Is that why we wait until we’re falling apart to go to the hospital? Why are we poorer versions of ourselves away from the workplace? We all know of a man that’s an efficient, surgical killer in the boardroom but can’t wrap his head around taking his own dinner plate to the kitchen after eating. 

The average man has a glowing CV that would make him look like the ideal husband, father, son or partner if he has the same attributes at home, in a marriage, in his circle of friends or relationships. 

Ultimately, our CVs are not really who we are. 

Why do you “work well under pressure” but cannot manage your temperament with the children when they just want to be children? Or when the wife keeps going in and out of stores at the shopping mall and you have to follow her around with a trolley? 

Because that’s what life is as a man, isn’t it? 

To be constantly challenged by bills, money or the lack of it, aging parents, unresolved childhood traumas, present adult trauma, getting to know our partners, balancing work with adult education, broke landlords and even broker tenants.

You would think we can learn something from ourselves once in a while how we manage to keep a job through sheer hard work, discipline and focus.
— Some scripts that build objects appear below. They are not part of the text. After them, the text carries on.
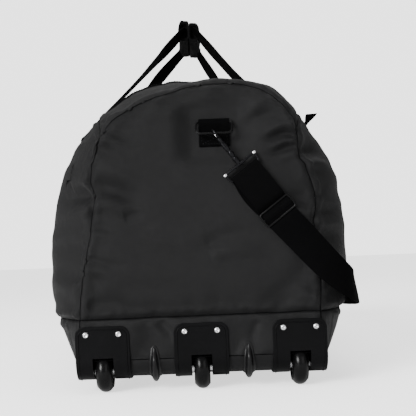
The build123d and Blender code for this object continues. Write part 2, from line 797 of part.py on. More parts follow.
# ================================================================ strap anchors and hooks, at the wheel end
bar_y = -half_length - tab_web_thickness - ring_wire / 2 - ring_fit
fold_radius = ring_wire / 2 + ring_fit + tab_web_thickness
with BuildPart() as strap_tab:
    with BuildSketch(Plane.YZ.offset(strap_offset - tab_web_width / 2)):
        with BuildLine():
            fold_bottom = ring_bar_height - 2 * fold_radius
            fold_front = bar_y - fold_radius
            tab_front = -half_length - tab_web_thickness
            Polyline(
                (-half_length, ring_bar_height),
                (-half_length, tab_web_bottom),
                (tab_front, tab_web_bottom),
                (tab_front, fold_bottom - fold_radius / 2),
                (fold_front, fold_bottom),
                (fold_front, ring_bar_height),
            )
            arc_top = (bar_y, ring_bar_height + fold_radius)
            RadiusArc((fold_front, ring_bar_height), arc_top, fold_radius)
            Polyline(arc_top, (-half_length, ring_bar_height + fold_radius), (-half_length, ring_bar_height))
        make_face()
        with Locations((bar_y, ring_bar_height)):
            Circle(ring_wire / 2 + ring_fit, mode=Mode.SUBTRACT)
    extrude(amount=tab_web_width)

ring_down = Vector(0, -sin(radians(ring_tilt)), -cos(radians(ring_tilt)))
ring_top = Vector(strap_offset, bar_y, ring_bar_height)
ring_bottom = ring_top + ring_down * ring_drop
ring_plane = Plane(origin=ring_top, x_dir=(1, 0, 0), z_dir=Vector(1, 0, 0).cross(-ring_down))
half_ring = ring_width / 2
with BuildPart() as strap_ring:
    with BuildLine(ring_plane) as ring_path:
        FilletPolyline(
            (half_ring, 0), (half_ring, -ring_drop), (-half_ring, -ring_drop), (-half_ring, 0),
            radius=ring_round, close=True,
        )
    with BuildSketch(Plane(origin=ring_path.line @ 0, z_dir=ring_path.line % 0)):
        Circle(ring_wire / 2)
    sweep()

slope = radians(strap_slope)
along = Vector(cos(slope), 0, -sin(slope))
hook_plane = Plane(origin=ring_bottom, x_dir=along, z_dir=(sin(slope), 0, cos(slope)))
eye_outer = hook_eye / 2 + hook_wire
collar_start, collar_end = collar_span
hook_top = hook_seat + hook_eye / 2 + hook_wire / 2
pivot_turn = radians(gate_span[1] - gate_clearance)
gate_middle = (hook_eye + hook_wire) / 2
gate_pivot = (hook_seat + gate_middle * cos(pivot_turn), gate_middle * sin(pivot_turn))


def gate_sector(clearance, gap):
    """The part of the hook's eye that its gate takes, short of its pivot and of its tip."""
    start, end = gate_span[0], gate_span[1] - clearance
    reach = 2 * eye_outer
    rim = []
    for angle in (start, (start + end) / 2, end):
        rim.append((hook_seat + reach * cos(radians(angle)), reach * sin(radians(angle))))
    with BuildPart() as sector:
        with BuildSketch(hook_plane):
            with BuildLine():
                Line((hook_seat, 0), rim[0])
                ThreePointArc(*rim)
                Line(rim[-1], (hook_seat, 0))
            make_face()
            with Locations(gate_pivot):
                Circle(gate_reach - gap, mode=Mode.INTERSECT)
        extrude(amount=hook_wire, both=True)
    return sector.part


with BuildPart() as snap_hook:
    with BuildSketch(hook_plane):
        with Locations((hook_seat, 0)):
            Circle(eye_outer)
            Circle(hook_eye / 2, mode=Mode.SUBTRACT)
    extrude(amount=hook_wire / 2, both=True)
    chamfer(snap_hook.edges().filter_by(GeomType.CIRCLE), length=hook_wire / 4)
    add(gate_sector(0, 0), mode=Mode.SUBTRACT)
    with BuildSketch(Plane(origin=hook_plane.from_local_coords((hook_top, 0, 0)), z_dir=along)):
        Circle(hook_shank_diameter / 2)
    extrude(amount=hook_shank_end - hook_top)
    with BuildSketch(Plane(origin=hook_plane.from_local_coords((hook_shank_end, 0, 0)), z_dir=along)):
        Circle(hook_stem_diameter / 2)
    extrude(amount=hook_tail)

with BuildPart() as hook_gate:
    with BuildSketch(hook_plane):
        with Locations((hook_seat, 0)):
            Circle(eye_outer)
            Circle(hook_eye / 2, mode=Mode.SUBTRACT)
        with Locations((hook_seat, -eye_outer)):
            Circle(gate_thumb / 2)
    extrude(amount=hook_wire / 2, both=True)
    add(gate_sector(gate_clearance, gate_gap), mode=Mode.INTERSECT)

with BuildPart() as hook_frame:
    with BuildSketch(Plane(origin=ring_bottom, x_dir=along, z_dir=(0, -1, 0))):
        near_bar, far_bar = frame_bars
        with Locations(((near_bar + far_bar) / 2, 0)):
            RectangleRounded(far_bar - near_bar + frame_wire, frame_width, frame_wire)
            Rectangle(far_bar - near_bar - frame_wire, frame_width - 2 * frame_wire, mode=Mode.SUBTRACT)
    extrude(amount=frame_wire / 2, both=True)
    chamfer(hook_frame.faces().filter_by(Axis.Y).edges(), length=frame_wire / 5)
    with BuildSketch(Plane(origin=hook_plane.from_local_coords((collar_start, 0, 0)), z_dir=along)):
        Circle(collar_diameter / 2)
        Circle(hook_stem_diameter / 2 + running_clearance, mode=Mode.SUBTRACT)
    extrude(amount=collar_end - collar_start)

# The webbing leaves the hook's far bar in two layers, up to the adjuster; the rear ones close on the strap.
fold_inner = frame_wire / 2 + loop_fit
fold_outer = fold_inner + strap_thickness
layer_end = adjuster_place
close_start = far_bar + (layer_end - far_bar) * layers_meet[0]
strap_start = far_bar + (layer_end - far_bar) * layers_meet[1]
with BuildPart() as strap_loop:
    with BuildSketch(Plane(origin=ring_bottom, x_dir=along, z_dir=along.cross(Vector(0, -1, 0)))):
        with Locations((far_bar, 0)):
            Circle(fold_outer)
        with Locations(((far_bar + layer_end) / 2, 0)):
            Rectangle(layer_end - far_bar, 2 * fold_outer)
        with Locations((far_bar, 0)):
            Circle(fold_inner, mode=Mode.SUBTRACT)
        with Locations(((far_bar + layer_end) / 2 + fold_outer, 0)):
            Rectangle(layer_end - far_bar + 2 * fold_outer, 2 * fold_inner, mode=Mode.SUBTRACT)
    extrude(amount=strap_width / 2, both=True)

with BuildPart() as sewn_loop:
    with BuildSketch(Plane(origin=ring_bottom, x_dir=along, z_dir=along.cross(Vector(0, -1, 0)))):
        half_sewn = strap_thickness / 2
        with Locations((far_bar, 0)):
            Circle(fold_outer)
        with BuildLine():
            sewn_outer = half_sewn + strap_thickness
            upper = [(far_bar, fold_outer), (close_start, fold_outer)]
            upper += [(strap_start, sewn_outer), (layer_end, sewn_outer)]
            Polyline(*upper, *[(place, -high) for place, high in reversed(upper)], close=True)
        make_face()
        with Locations((far_bar, 0)):
            Circle(fold_inner, mode=Mode.SUBTRACT)
        with BuildLine():
            gap = [(far_bar, fold_inner), (close_start, fold_inner)]
            gap += [(strap_start, half_sewn), (2 * layer_end, half_sewn)]
            Polyline(*gap, *[(place, -high) for place, high in reversed(gap)], close=True)
        make_face(mode=Mode.SUBTRACT)
    extrude(amount=strap_width / 2, both=True)

with BuildPart() as adjuster:
    with BuildSketch(Plane(origin=ring_bottom, x_dir=along, z_dir=(0, -1, 0))):
        with Locations((adjuster_place, 0)):
            RectangleRounded(adjuster_length, adjuster_width, adjuster_bar)
            window = (adjuster_length - 3 * adjuster_bar) / 2
            for side in (-1, 1):
                with Locations((side * (window + adjuster_bar) / 2, 0)):
                    Rectangle(window, adjuster_width - 2 * adjuster_bar, mode=Mode.SUBTRACT)
    extrude(amount=frame_wire / 2, both=True)
    chamfer(adjuster.faces().filter_by(Axis.Y).edges(), length=adjuster_bar / 5)
pieces["strap_adjuster"] = adjuster.part

for name, piece in (("strap_ring", strap_ring), ("snap_hook", snap_hook), ("hook_gate", hook_gate)):
    pieces[f"{name}_front"] = piece.part
    pieces[f"{name}_rear"] = mirror(piece.part, about=Plane.XZ)

for name, piece in (("strap_tabs", strap_tab), ("hook_frames", hook_frame)):
    with BuildPart() as pair:
        add(piece.part)
        mirror(about=Plane.XZ)
    pieces[name] = pair.part


def strap_station(x, y, z, turn, fall):
    """The plane across the strap at a point, its x along the webbing's width, for its turn and its slope."""
    heading = Vector(cos(radians(turn)), sin(radians(turn)), 0)
    ahead = heading * cos(radians(fall)) - Vector(0, 0, 1) * sin(radians(fall))
    across = heading * sin(radians(fall)) + Vector(0, 0, 1) * cos(radians(fall))
    return Plane(origin=(x, y, z), x_dir=across, z_dir=ahead)


front_end = ring_bottom + along * (adjuster_place + adjuster_length / 2)
rear_end = ring_bottom + along * strap_start
rear_sewn = ring_bottom + along * layer_end
stations = [(front_end.X, front_end.Y, front_end.Z, 0.0, strap_slope)]
side_x_out = bag_width / 2
stations += [(side_x_out + out, y, z, turn, fall) for out, y, z, turn, fall in [*strap_route, strap_middle]]
stations += [(side_x_out + out, -y, z, 180 - turn, -fall) for out, y, z, turn, fall in reversed(strap_route)]
stations += [(point.X, -point.Y, point.Z, 180.0, -strap_slope) for point in (rear_sewn, rear_end)]
with BuildPart() as strap_webbing:
    for station in stations:
        with BuildSketch(strap_station(*station)):
            Rectangle(strap_width, strap_thickness)
    loft(ruled=True)
    add(strap_loop.part)
    add(mirror(sewn_loop.part, about=Plane.XZ))
pieces["strap_webbing"] = strap_webbing.part
strap_run = sum((Vector(*b[:3]) - Vector(*a[:3])).length for a, b in zip(stations, stations[1:]))
print(f"strap webbing runs {strap_run:.0f} mm between its loops")


def save_pieces():
    """Centre the whole outline on the origin in X and Y, then label and write every piece."""
    boxes = [piece.bounding_box() for piece in pieces.values()]
    shift_x = -(min(box.min.X for box in boxes) + max(box.max.X for box in boxes)) / 2
    shift_y = -(min(box.min.Y for box in boxes) + max(box.max.Y for box in boxes)) / 2
    print(f"outline centred by {shift_x:.3f} mm in X and {shift_y:.3f} mm in Y")
    for name, piece in pieces.items():
        placed = piece.moved(Location((shift_x, shift_y, 0)))
        placed.label = name
        export_step(placed, f"parts/{name}.step")


save_pieces()
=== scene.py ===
"""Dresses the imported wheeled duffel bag: sewn fabric, webbing, zip, hardware, wheels and a pale studio.

The bag lies along Y with its wheel end at -Y. Lengths are in metres. Each operator makes one group of pieces and
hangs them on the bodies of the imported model.
"""

import math

import bmesh
import bpy
import numpy as np
from mathutils import Matrix, Vector, noise
from mathutils.bvhtree import BVHTree
from mathutils.kdtree import KDTree


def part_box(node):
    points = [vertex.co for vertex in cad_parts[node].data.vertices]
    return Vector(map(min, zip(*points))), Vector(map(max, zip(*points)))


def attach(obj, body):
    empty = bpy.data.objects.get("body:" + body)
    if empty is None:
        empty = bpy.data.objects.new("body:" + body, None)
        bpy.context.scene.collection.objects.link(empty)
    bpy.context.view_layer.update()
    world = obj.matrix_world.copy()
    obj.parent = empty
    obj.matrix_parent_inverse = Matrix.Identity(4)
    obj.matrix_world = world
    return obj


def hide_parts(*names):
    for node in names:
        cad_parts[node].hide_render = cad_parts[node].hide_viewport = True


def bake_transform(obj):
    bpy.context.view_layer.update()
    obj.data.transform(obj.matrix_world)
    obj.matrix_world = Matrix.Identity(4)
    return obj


bl_info = {
    "name": "Wheeled duffel bag",
    "version": (1, 0, 0),
    "blender": (4, 5, 0),
    "location": "View3D > Sidebar > Duffel",
    "description": "Builds the fabric, straps, hardware, wheels and studio of a wheeled duffel bag",
    "category": "Object",
}

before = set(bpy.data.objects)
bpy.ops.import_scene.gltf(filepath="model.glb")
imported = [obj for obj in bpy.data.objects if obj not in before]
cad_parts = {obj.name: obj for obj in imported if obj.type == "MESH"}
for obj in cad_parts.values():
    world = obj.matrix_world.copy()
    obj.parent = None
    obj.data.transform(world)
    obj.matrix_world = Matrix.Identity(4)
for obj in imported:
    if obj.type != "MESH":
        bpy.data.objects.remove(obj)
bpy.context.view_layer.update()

# ------------------------------------------------------------------ the bag's form, as its maker cuts it
HALF_LENGTH = -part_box("end_panel_front")[0].y
CENTRE_X = sum(corner.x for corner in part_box("wheel_tyre_middle")) / 2
BAG_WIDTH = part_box("side_panel_right")[1].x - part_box("side_panel_left")[0].x
BAG_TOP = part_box("lid_panel")[1].z
END_WIDTH = 0.366
END_TOP = 0.461
BASE_WIDTH = 0.380
END_BASE_WIDTH = 0.364
BAG_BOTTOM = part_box("bottom_panel")[0].z
BOOT_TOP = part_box("boot_left")[1].z
WIDEST = 0.180
END_WIDEST = 0.150
DOME_POWER = 2.4
END_DOME_POWER = 3.2
STRAIGHT_HALF = 0.280
WHEEL_END_DRAW = 3.0
REAR_END_DRAW = 2.5
LEAN = 0.009
BASE_ROUND = 0.018
WAIST_DRAW = 0.015
WHEEL_END_ROUND = 0.0285
REAR_END_ROUND = 0.012
SEAM_X = 0.154
LID_X = 0.140
LID_Y = 0.345
ZIP_WIDTH = 0.014
LID_CORNER = 0.045
OPENING_Y = LID_Y + ZIP_WIDTH

TOP_STEPS, SIDE_STEPS, BOOT_STEPS, CORNER_STEPS, BOTTOM_STEPS = 14, 33, 6, 3, 14
HALF_RING = TOP_STEPS + SIDE_STEPS + BOOT_STEPS + CORNER_STEPS + BOTTOM_STEPS
RING = 2 * HALF_RING
END_FRONT, END_REAR, SIDE_LEFT, SIDE_RIGHT, TOP_FRONT, TOP_REAR = range(6)
BOOT_FRONT, BOOT_REAR, BOOT_LEFT, BOOT_RIGHT, BOTTOM, OPENING = range(6, 12)


def deselect():
    """Nothing selected and object mode, before an operator that acts on all that is selected."""
    if bpy.context.object and bpy.context.object.mode != "OBJECT":
        bpy.ops.object.mode_set(mode="OBJECT")
    bpy.ops.object.select_all(action="DESELECT")


def activate(piece):
    """Make one piece the only one selected."""
    deselect()
    piece.select_set(True)
    bpy.context.view_layer.objects.active = piece


def apply_modifiers(piece):
    """Apply every modifier of a piece, in order."""
    activate(piece)
    for modifier in list(piece.modifiers):
        bpy.ops.object.modifier_apply(modifier=modifier.name)


def settle(piece):
    """Put a piece's place into its mesh, so that its object sits at the origin."""
    activate(piece)
    bpy.ops.object.transform_apply(location=True, rotation=True, scale=True)


def new_object(name, data):
    """An object for a mesh, curve, light or camera, in the scene."""
    piece = bpy.data.objects.new(name, data)
    bpy.context.scene.collection.objects.link(piece)
    return piece


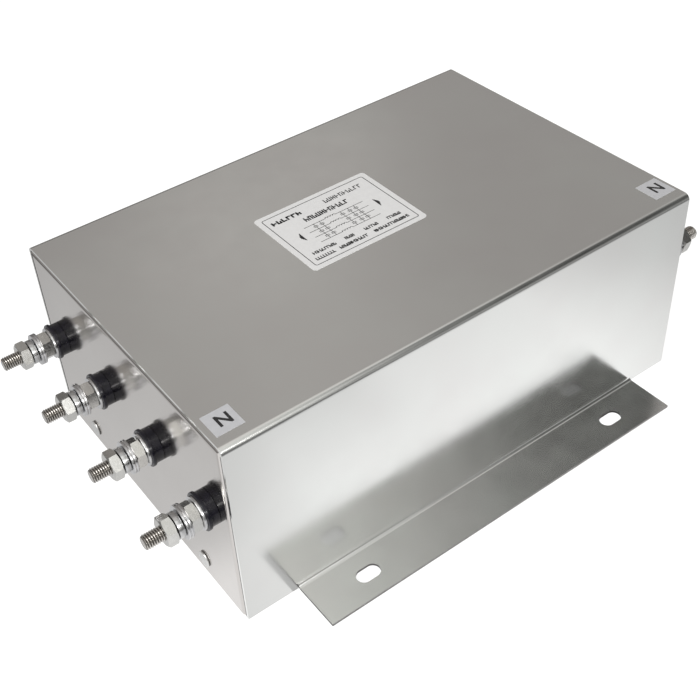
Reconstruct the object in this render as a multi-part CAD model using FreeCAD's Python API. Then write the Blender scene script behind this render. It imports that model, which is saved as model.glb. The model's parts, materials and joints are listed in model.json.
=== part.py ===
import FreeCAD, Part
import math
import os

# Three-phase, four-wire line filter in a folded sheet-metal case with screw terminals at both ends.
# Frame: millimetres, origin at the centre of the underside, +X from the line end to the load end,
# +Y across the case, +Z up. The line end and the front long side face the usual viewer.

# Case, its width set by the row of terminals
terminal_pitch = 52.5
terminal_from_wall = 20.0
case_length = 301.0
case_width = 3 * terminal_pitch + 2 * terminal_from_wall
case_height = 120.0
sheet = 1.5
bend_inner = 2.3
bend_outer = bend_inner + sheet
cover_setback = 0.5

# Feet, bent outward from the lower edges of the long walls
foot_length = 241.4
foot_width = 29.2
foot_shift = 1.1
slot_pitch = 175.8
slot_from_wall = 15.5
slot_length = 14.0
slot_width = 8.5

# End plates and base plate
rim_depth = 13.5
base_lip_height = 22.0
base_lip_width = 140.0
rivet_spacing = 121.0
rivet_height = 10.4
rivet_shank_d = 4.8
rivet_head_d = 9.4
rivet_head_height = 1.7
rivet_head_sides = 12
rivet_dome_ratios = ((0.0, 1.0), (0.55, 0.84), (1.0, 0.45))
rivet_tail_d = 6.6
rivet_tail_length = 2.5

# Terminals: places, and what sits on each stud from the case outward
terminal_height = 67.8
stud_d = 8.0
stud_reach = 36.3
stud_past_collar = 12.0
stud_chamfer = 0.9
stud_end_gap = 0.3
thread_sides = 8
bushing_body_d = 18.8
bushing_body_length = 4.7
bushing_lip_d = 20.5
bushing_lip_length = 1.9
bushing_sides = 18
spigot_d = 14.0
spigot_sides = 10
hole_sides = 8
collar_size = 20.0
collar_length = 4.5
washer_d = 18.0
washer_bore_d = 8.4
washer_thickness = 1.5
washer_sides = 14
washer_hole_sides = 6
nut_across_flats = 14.0
nut_height = 5.8
spring_d = 13.8
spring_section = 2.1
spring_free_height = 4.0
spring_turn_deg = 344.0
spring_start_deg = 8.0
spring_steps = 10

# Conductors inside
bar_thickness = 3.0
bar_width = 16.0
low_bar_height = 54.0
high_bar_height = 82.0
bar_knee = 1.5
bar_joint_sides = 8

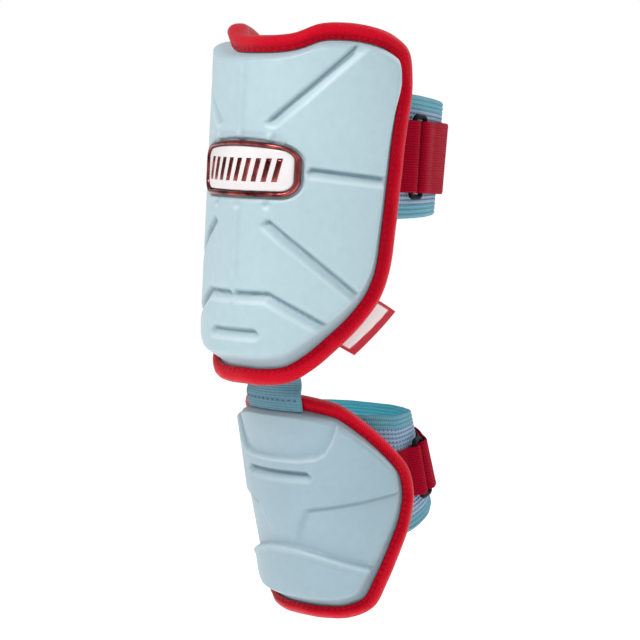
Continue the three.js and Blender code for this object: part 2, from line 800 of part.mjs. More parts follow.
// A folded label held under the tape where the outline turns in, standing out past its edge. Its
// sides run one way, square to the outline at its upper end.
function sideLabel() {
  const curve = outlineCurve(upper);
  const lift = tapeBack - tapeThickness - clearance - label.thickness / 2;
  const start = insetPoint(curve, label.from / 2, 0);
  const ahead = insetPoint(curve, label.from / 2, -1);
  const way = { x: ahead.x - start.x, y: ahead.y - start.y };
  const columns = 5;
  const sections = [];
  for (let k = 0; k <= columns; k++) {
    const p = insetPoint(curve, lerp(label.from, label.to, k / columns) / 2, 0);
    const reach = lerp(label.reach, label.lowReach, k / columns);
    const corner = (out, side) =>
      archPoint(upper, p.x + way.x * out, p.y + way.y * out, lift + (side * label.thickness) / 2);
    sections.push([corner(-label.tuck, 1), corner(reach, 1), corner(reach, -1), corner(-label.tuck, -1)]);
  }
  return loft(sections);
}

function piece(name, geometry, finish) {
  const mesh = new THREE.Mesh(geometry, new THREE.MeshStandardMaterial(finish));
  mesh.name = name;
  return mesh;
}

function harness(prefix, guard, band, strap) {
  const group = new THREE.Group();
  group.add(
    piece(`${prefix}_lining`, lining(guard), paint.lining),
    piece(`${prefix}_binding`, tape(guard), paint.tape),
    piece(`${prefix}_band`, elasticBand(guard, band), paint.elastic),
    piece(`${prefix}_anchor_web`, anchorWeb(guard, band, strap), paint.webbing),
    piece(`${prefix}_ring`, strapRing(guard, band, strap), paint.ring),
    piece(`${prefix}_pull_strap`, pullStrap(guard, band, strap), paint.webbing),
  );
  return group;
}

const badgePocket = badgeSlab(
  badge.rimWidth + 2 * clearance,
  pocketFloor,
  upper.bodyThickness + pocketHeadroom,
);
const upperShell = cutFrom(plainShell(upper), [
  ...reliefCutters(upper, upperGrooves, grooveCutter),
  badgePocket,
]);
const lowerShell = cutFrom(plainShell(lower), [
  ...reliefCutters(lower, lowerGrooves, grooveCutter),
  ...reliefCutters(lower, lowerPockets, pocketCutter),
]);

const elbowGuard = new THREE.Group();
elbowGuard.add(
  piece("upper_shell", upperShell, paint.foam),
  harness("upper", upper, upperBand, upperStrap),
  piece("badge_plate", badgePlate(), paint.plate),
  piece("badge_rim", badgeRim(), paint.rim),
  piece("side_label", sideLabel(), paint.tape),
  piece("elastic_link", elasticLink(), paint.elastic),
  piece("lower_shell", lowerShell, paint.foam),
  harness("lower", lower, lowerBand, lowerStrap),
);

export default elbowGuard;
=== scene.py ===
"""A batter's elbow guard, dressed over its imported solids. Lengths are worked out in millimetres and
written to the meshes in metres. +Z runs up the arm, the shells face -Y."""

import bpy
import numpy as np
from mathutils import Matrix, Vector


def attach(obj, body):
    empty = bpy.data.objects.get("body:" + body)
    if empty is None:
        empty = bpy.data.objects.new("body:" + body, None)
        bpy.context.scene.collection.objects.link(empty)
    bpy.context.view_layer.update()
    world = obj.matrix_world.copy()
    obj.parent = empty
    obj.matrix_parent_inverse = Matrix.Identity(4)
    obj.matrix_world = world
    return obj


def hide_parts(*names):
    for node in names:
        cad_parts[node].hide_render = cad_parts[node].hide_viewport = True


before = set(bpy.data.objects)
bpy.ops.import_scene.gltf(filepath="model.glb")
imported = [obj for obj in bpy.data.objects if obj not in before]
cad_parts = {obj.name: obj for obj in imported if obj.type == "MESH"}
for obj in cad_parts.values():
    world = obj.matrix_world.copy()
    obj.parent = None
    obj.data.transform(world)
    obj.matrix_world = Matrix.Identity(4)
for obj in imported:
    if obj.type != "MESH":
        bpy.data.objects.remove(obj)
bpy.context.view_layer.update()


# Studio: a pale floor well under the guard, a soft key from the upper left, two fills and a pale
# room. The camera stands where the photograph's stood, 45 degrees round and 6 up.
azimuth, elevation, distance = np.radians(45.0), np.radians(6.0), 1.2
flat_back = np.cos(elevation)
back = np.array([np.sin(azimuth) * flat_back, -np.cos(azimuth) * flat_back, np.sin(elevation)])
right = np.array([np.cos(azimuth), np.sin(azimuth), 0.0])
aim = -0.0041 * right + np.array([0.0, 0.0, -0.072])
camera_data = bpy.data.cameras.new("camera")
camera_data.sensor_width = 36.0
camera_data.lens = 144.2
camera = bpy.data.objects.new("camera", camera_data)
camera.location = aim + back * distance
camera.rotation_mode = "QUATERNION"
camera.rotation_quaternion = Vector(-back).to_track_quat("-Z", "Y")
bpy.context.scene.collection.objects.link(camera)
bpy.context.scene.camera = camera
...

To be a good colleague that gives and gets in equal measure. 

So why does it all fall apart the moment we close our laptops? 

Because we’re human and our identity is not tied to the work we do but how we do it. It’s in how we can wait for an invoice or salary with patience the same way we give those in our lives the same grace and time. 

You’ll know who you are the day you’re challenged in life to do what your CV says you can do. That’s when you’ll know if you have “critical thinking” during the lows in life.